Religious Devotion as Political Fidelity

Hellenistic kings and Roman emperors fused loyalty with religion by demanding cultic devotion. Citizens were expected to sacrifice to the genius of the emperor. Christians’ refusal to participate was seen not merely as theological dissent but as treason, proof of disloyalty to Rome. Here loyalty was tested through worship, transforming civic fidelity into sacred obligation.
The merging of political allegiance with divine devotion proved one of the most powerful mechanisms of control in the ancient world. It made loyalty measurable in ritual acts that could not easily be concealed.

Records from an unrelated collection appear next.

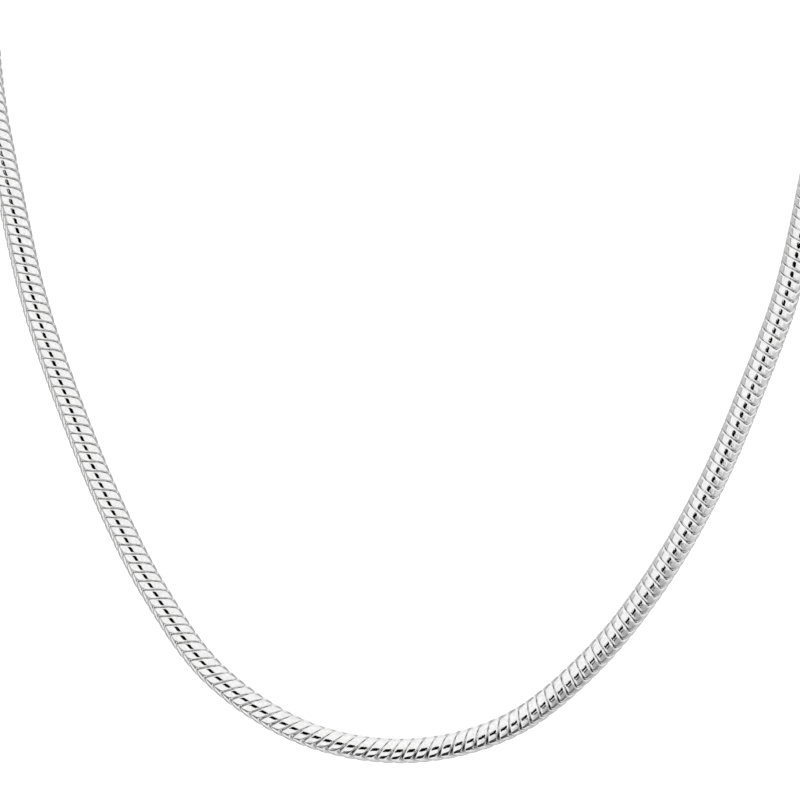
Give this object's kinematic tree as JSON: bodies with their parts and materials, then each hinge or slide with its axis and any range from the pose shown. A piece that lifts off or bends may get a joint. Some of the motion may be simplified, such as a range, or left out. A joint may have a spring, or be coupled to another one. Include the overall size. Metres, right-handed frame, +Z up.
{
  "type": "snake chain",
  "caption": "Round snake chain necklace of interlocked rings, worn as a closed loop, with a plain barrel clasp at the nape.",
  "frame": {"origin": "where the clasp's barrel rests on the back of the neck, at the middle of its front side", "axes": "+Z up, +X to the right as the front is seen, -Y towards the front, where the chain hangs lowest"},
  "size_m": [0.1344, 0.119, 0.1675],
  "materials": {
    "silver": "polished silver, mirror bright, with dark seams between the links"
  },
  "bodies": {
    "root": {"chain": "silver", "clasp": "silver"}
  },
  "joints": []
}
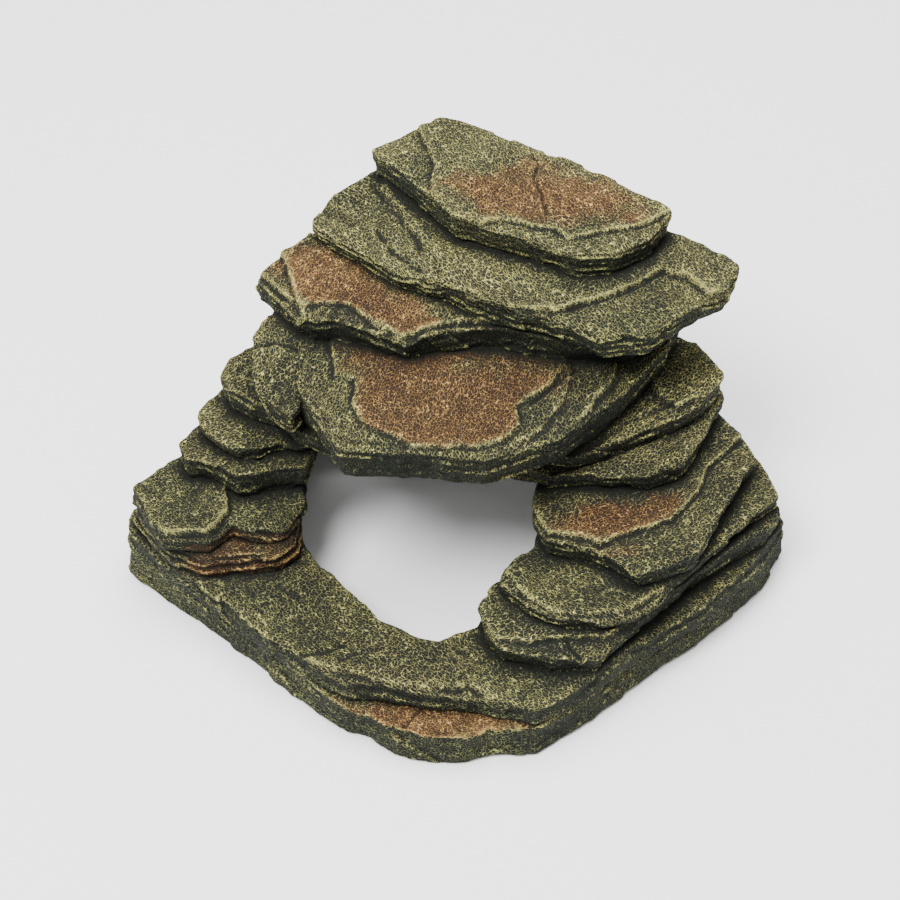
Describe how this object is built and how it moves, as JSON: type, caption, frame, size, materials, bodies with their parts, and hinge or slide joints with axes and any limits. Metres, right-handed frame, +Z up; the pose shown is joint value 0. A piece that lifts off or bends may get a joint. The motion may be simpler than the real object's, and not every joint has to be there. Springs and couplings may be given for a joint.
{
  "type": "aquarium cave ornament",
  "caption": "Free-standing swim-through arch of stacked flat resin stones on a ring base, for fish to shelter in and pass through.",
  "frame": {"origin": "centre of the bounding box on the tank floor", "axes": "-Y out of the entrance, +X to the right of someone looking in, +Z up"},
  "size_m": [0.2598, 0.208, 0.136],
  "materials": {
    "resin_moss": "hand-painted charcoal green, olive dry-brushed",
    "resin_dark_moss": "hand-painted dark charcoal green, olive dry-brushed",
    "resin_rust_patch": "hand-painted green with rust-orange patches",
    "resin_rust_ledge": "hand-painted green with rust-orange bands"
  },
  "bodies": {
    "root": {"base_ring": "resin_rust_ledge", "threshold_ring": "resin_moss", "left_foot_lower": "resin_rust_ledge", "left_foot_upper": "resin_dark_moss", "left_pier_slab": "resin_dark_moss", "left_pier_cap": "resin_dark_moss", "left_shoulder_lower": "resin_dark_moss", "left_shoulder_upper": "resin_dark_moss", "right_foot_lower": "resin_moss", "right_foot_upper": "resin_moss", "right_pier_slab": "resin_rust_patch", "right_shoulder_lower": "resin_dark_moss", "right_shoulder_upper": "resin_dark_moss", "lintel_slab": "resin_rust_patch", "mid_slab": "resin_rust_patch", "upper_slab": "resin_moss", "crown_slab": "resin_rust_patch"}
  },
  "joints": []
}
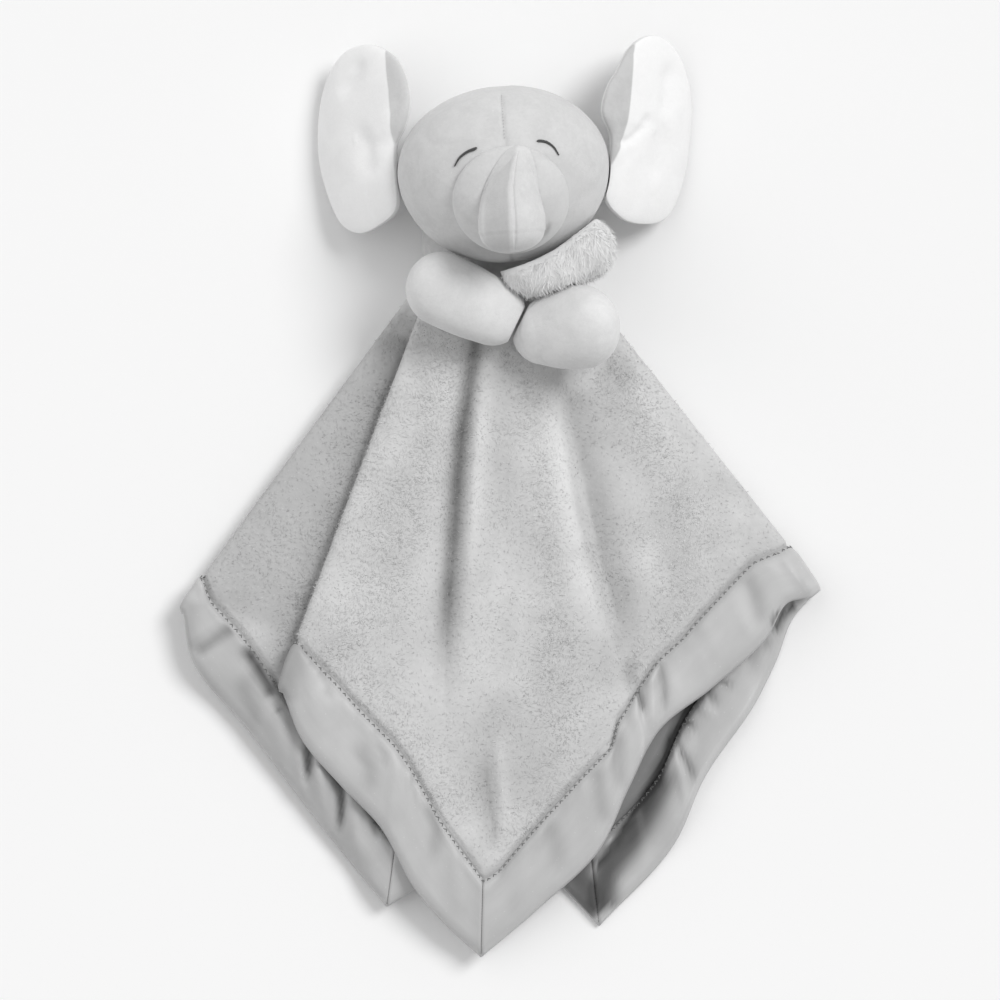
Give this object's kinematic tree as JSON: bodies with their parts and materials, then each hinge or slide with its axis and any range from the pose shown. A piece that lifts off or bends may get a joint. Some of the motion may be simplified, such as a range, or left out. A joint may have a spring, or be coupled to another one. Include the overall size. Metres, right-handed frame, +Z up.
{
  "type": "comfort blanket lovey",
  "caption": "Square plush blanket with a satin binding, folded flat below a stuffed elephant's head, with big padded ears, a short trunk and two arms that hug a fleece tuft.",
  "frame": {"origin": "centre of the overall box, at the surface that the toy lies on", "axes": "+Z up from the surface it lies on, +Y towards the crown of the head, +X to the viewer's right"},
  "size_m": [0.2902, 0.4155, 0.0936],
  "materials": {
    "blanket_plush": "coral fleece plush, light grey",
    "blanket_lining": "smooth lining, grey",
    "binding_front_left": "satin ribbon, grey",
    "binding_left_back": "satin ribbon, grey",
    "binding_back_right": "satin ribbon, grey",
    "binding_right_front": "satin ribbon, grey",
    "neck_core": "short-pile velour, light grey",
    "hugged_tuft": "coral fleece plush, light grey",
    "face_left": "short-pile velour, light grey",
    "face_right": "short-pile velour, light grey",
    "head_back": "short-pile velour, light grey",
    "head_stuffing": "polyester fibre filling, white",
    "muzzle": "short-pile velour, light grey",
    "eye_left": "embroidery thread, dark grey",
    "eye_right": "embroidery thread, dark grey",
    "trunk_left": "short-pile velour, light grey",
    "trunk_right": "short-pile velour, light grey",
    "trunk_stuffing": "polyester fibre filling, white",
    "ear_left_front": "short-pile velour, white",
    "ear_left_back": "short-pile velour, light grey",
    "ear_left_wadding": "polyester fibre filling, white",
    "ear_right_front": "short-pile velour, white",
    "ear_right_back": "short-pile velour, light grey",
    "ear_right_wadding": "polyester fibre filling, white",
    "arm_left_top": "short-pile velour, light grey",
    "arm_left_bottom": "short-pile velour, light grey",
    "arm_left_stuffing": "polyester fibre filling, white",
    "arm_right_top": "short-pile velour, light grey",
    "arm_right_bottom": "short-pile velour, light grey",
    "arm_right_stuffing": "polyester fibre filling, white"
  },
  "bodies": {
    "blanket": {"blanket_plush": "blanket_plush", "blanket_lining": "blanket_lining", "binding_front_left": "binding_front_left", "binding_left_back": "binding_left_back", "binding_back_right": "binding_back_right", "binding_right_front": "binding_right_front", "neck_core": "neck_core", "hugged_tuft": "hugged_tuft"},
    "head": {"face_left": "face_left", "face_right": "face_right", "head_back": "head_back", "head_stuffing": "head_stuffing", "muzzle": "muzzle", "eye_left": "eye_left", "eye_right": "eye_right"},
    "trunk": {"trunk_left": "trunk_left", "trunk_right": "trunk_right", "trunk_stuffing": "trunk_stuffing"},
    "ear_left": {"ear_left_front": "ear_left_front", "ear_left_back": "ear_left_back", "ear_left_wadding": "ear_left_wadding"},
    "ear_right": {"ear_right_front": "ear_right_front", "ear_right_back": "ear_right_back", "ear_right_wadding": "ear_right_wadding"},
    "arm_left": {"arm_left_top": "arm_left_top", "arm_left_bottom": "arm_left_bottom", "arm_left_stuffing": "arm_left_stuffing"},
    "arm_right": {"arm_right_top": "arm_right_top", "arm_right_bottom": "arm_right_bottom", "arm_right_stuffing": "arm_right_stuffing"}
  },
  "joints": [
    {"name": "head_turn", "type": "hinge", "parent": "blanket", "child": "head", "pos_m": [0.0007, 0.1485, 0.0385], "axis": [-0.0698, 0.9976, 0], "range_deg": [-25, 25], "stiffness_Nm_per_rad": 0.12},
    {"name": "trunk_lift", "type": "hinge", "parent": "head", "child": "trunk", "pos_m": [0.00202, 0.15681, 0.07651], "axis": [-0.9976, -0.0698, 0], "range_deg": [0, 45], "stiffness_Nm_per_rad": 0.02},
    {"name": "ear_left_flap", "type": "hinge", "parent": "head", "child": "ear_left", "pos_m": [-0.0476, 0.1622, 0.03666], "axis": [0, 1, 0], "range_deg": [-15, 30], "stiffness_Nm_per_rad": 0.06},
    {"name": "ear_right_flap", "type": "hinge", "parent": "head", "child": "ear_right", "pos_m": [0.04902, 0.16709, 0.03748], "axis": [-0.0523, -0.9986, 0], "range_deg": [-15, 30], "stiffness_Nm_per_rad": 0.06},
    {"name": "arm_left_open", "type": "hinge", "parent": "blanket", "child": "arm_left", "pos_m": [-0.027, 0.0946, 0.0418], "axis": [0, -1, 0], "range_deg": [0, 90], "stiffness_Nm_per_rad": 0.03},
    {"name": "arm_right_open", "type": "hinge", "parent": "blanket", "child": "arm_right", "pos_m": [0.0351, 0.0772, 0.0442], "axis": [0, 1, 0], "range_deg": [0, 90], "stiffness_Nm_per_rad": 0.03}
  ]
}
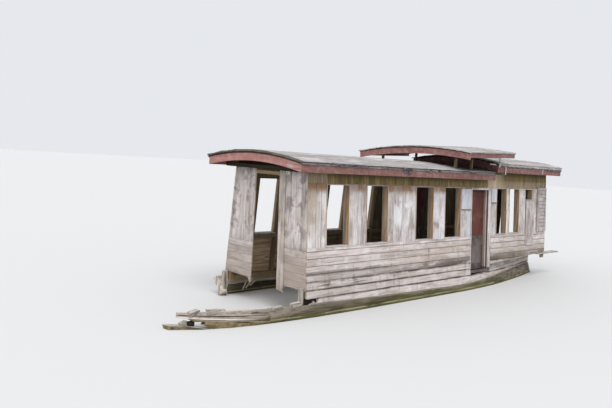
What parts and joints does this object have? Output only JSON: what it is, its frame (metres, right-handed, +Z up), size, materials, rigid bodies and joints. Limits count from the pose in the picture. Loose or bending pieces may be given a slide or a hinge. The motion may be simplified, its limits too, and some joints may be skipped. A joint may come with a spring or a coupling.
{
  "type": "wooden river cabin boat",
  "caption": "Derelict wooden river cabin boat: weathered boarded cabin, lapped lower planks, arched roofs and a raised canopy over the side doors.",
  "frame": {"origin": "On the waterline, on the centreline, amidships of the planked hull", "axes": "+X towards the bow, +Y to port, +Z up"},
  "size_m": [12.6956, 2.8535, 3.7346],
  "materials": {
    "wall_boards": "weathered bare boards with grain and stains",
    "lower_planks": "weathered lapped planks with damp stains",
    "hull_planks": "wet planks with algae near the waterline",
    "maroon_boards": "worn dusty maroon paint on boards",
    "frame_timber": "dry brown timber",
    "trim_timber": "sun-bleached posts and frames",
    "roof_sheet": "faded roofing felt with torn edges, laid on boards"
  },
  "bodies": {
    "hull": {"aft_wall": "wall_boards", "cabin_floor": "frame_timber", "canopy_fascia": "maroon_boards", "canopy_roof": "roof_sheet", "canopy_strut": "trim_timber", "floor_timbers": "hull_planks", "front_corner_stanchion": "trim_timber", "front_cross_beam": "frame_timber", "front_door_post": "trim_timber", "front_header": "trim_timber", "front_wall_port": "wall_boards", "front_wall_starboard": "wall_boards", "hull_bottom": "hull_planks", "keel": "hull_planks", "main_front_fascia": "maroon_boards", "main_roof": "roof_sheet", "port_door_frame": "trim_timber", "port_eave_fascia": "maroon_boards", "port_lower_planks_aft": "lower_planks", "port_lower_planks_fore": "lower_planks", "port_main_plate": "frame_timber", "port_quarter_plank": "lower_planks", "port_quarter_soffit": "lower_planks", "port_sheer_plank": "lower_planks", "port_sill_frame_aft": "frame_timber", "port_sill_frame_fore": "frame_timber", "port_stern_plate": "frame_timber", "port_upper_boards_aft": "wall_boards", "port_upper_boards_fore": "wall_boards", "port_wale": "hull_planks", "port_window_posts": "frame_timber", "starboard_bow_stub": "lower_planks", "starboard_door_frame": "trim_timber", "starboard_eave_fascia": "maroon_boards", "starboard_lower_planks_aft": "lower_planks", "starboard_lower_planks_fore": "lower_planks", "starboard_main_plate": "frame_timber", "starboard_quarter_plank": "lower_planks", "starboard_quarter_soffit": "lower_planks", "starboard_sheer_plank": "lower_planks", "starboard_sill_frame_aft": "frame_timber", "starboard_sill_frame_fore": "frame_timber", "starboard_stern_plate": "frame_timber", "starboard_upper_boards_aft": "wall_boards", "starboard_upper_boards_fore": "wall_boards", "starboard_wale": "hull_planks", "starboard_window_posts": "frame_timber", "stem_stub": "hull_planks", "stern_deck": "lower_planks", "stern_fascia": "maroon_boards", "stern_roof": "roof_sheet", "stern_side_plank": "lower_planks", "transom": "lower_planks"},
    "port_side_door": {"port_side_door": "maroon_boards"},
    "starboard_side_door": {"starboard_side_door": "maroon_boards"},
    "port_stern_shutter": {"port_stern_shutter": "wall_boards"},
    "starboard_stern_shutter": {"starboard_stern_shutter": "wall_boards"},
    "rudder": {"rudder": "hull_planks"}
  },
  "joints": [
    {"name": "port_side_door", "type": "hinge", "parent": "hull", "child": "port_side_door", "pos_m": [-1.703, 0.86134, 0.42973], "axis": [0, -0.0663, 0.9978], "range_deg": [0, 90]},
    {"name": "port_stern_shutter", "type": "hinge", "parent": "hull", "child": "port_stern_shutter", "pos_m": [-4.872, 1.05791, 0.44278], "axis": [0, 0.0663, -0.9978], "range_deg": [0, 100]},
    {"name": "starboard_side_door", "type": "hinge", "parent": "hull", "child": "starboard_side_door", "pos_m": [-1.703, -0.86134, 0.42973], "axis": [0, -0.0663, -0.9978], "range_deg": [0, 90]},
    {"name": "starboard_stern_shutter", "type": "hinge", "parent": "hull", "child": "starboard_stern_shutter", "pos_m": [-4.872, -1.05791, 0.44278], "axis": [0, 0.0663, 0.9978], "range_deg": [0, 100]},
    {"name": "rudder", "type": "hinge", "parent": "hull", "child": "rudder", "pos_m": [-5.6553, 0, 0], "axis": [0, 0, 1], "range_deg": [-35, 35]}
  ]
}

Conclusion: Loyalty as Performance
Loyalty in the ancient world was never a private sentiment. It was tested, displayed, and scrutinized in rituals of speech, silence, feasting, sacrifice, and terror. Oaths bound men to gods as well as rulers. Hostages embodied fidelity in their very bodies. Armies affirmed allegiance with cheers and acclamations. Courts staged loyalty tests through ceremonies of fear.
These practices reveal the precariousness of power. Rulers could never know who truly believed, who genuinely loved, or who secretly plotted. But they could stage loyalty, making it visible in words and acts. The irony is that the louder the cheers, the more fragile the trust. Ancient rulers knew this, and so they demanded tests again and again, rehearsing loyalty until it became the very fabric of rule.
Appendix
Footnotes
- Donald J. Wiseman, The Vassal Treaties of Esarhaddon (London: British School of Archaeology in Iraq, 1958), 32–40.
- J. E. Lendon, Empire of Honour: The Art of Government in the Roman World (Oxford: Oxford University Press, 1997), 95–101.
- Josephus, The Jewish War, trans. G. A. Williamson (London: Penguin, 1981), xxv–xxvii.
Bibliography
- Josephus. The Jewish War. Translated by G. A. Williamson. London: Penguin, 1981.
- Lendon, J. E. Empire of Honour: The Art of Government in the Roman World. Oxford: Oxford University Press, 1997.
- Wiseman, Donald J. The Vassal Treaties of Esarhaddon. London: British School of Archaeology in Iraq, 1955.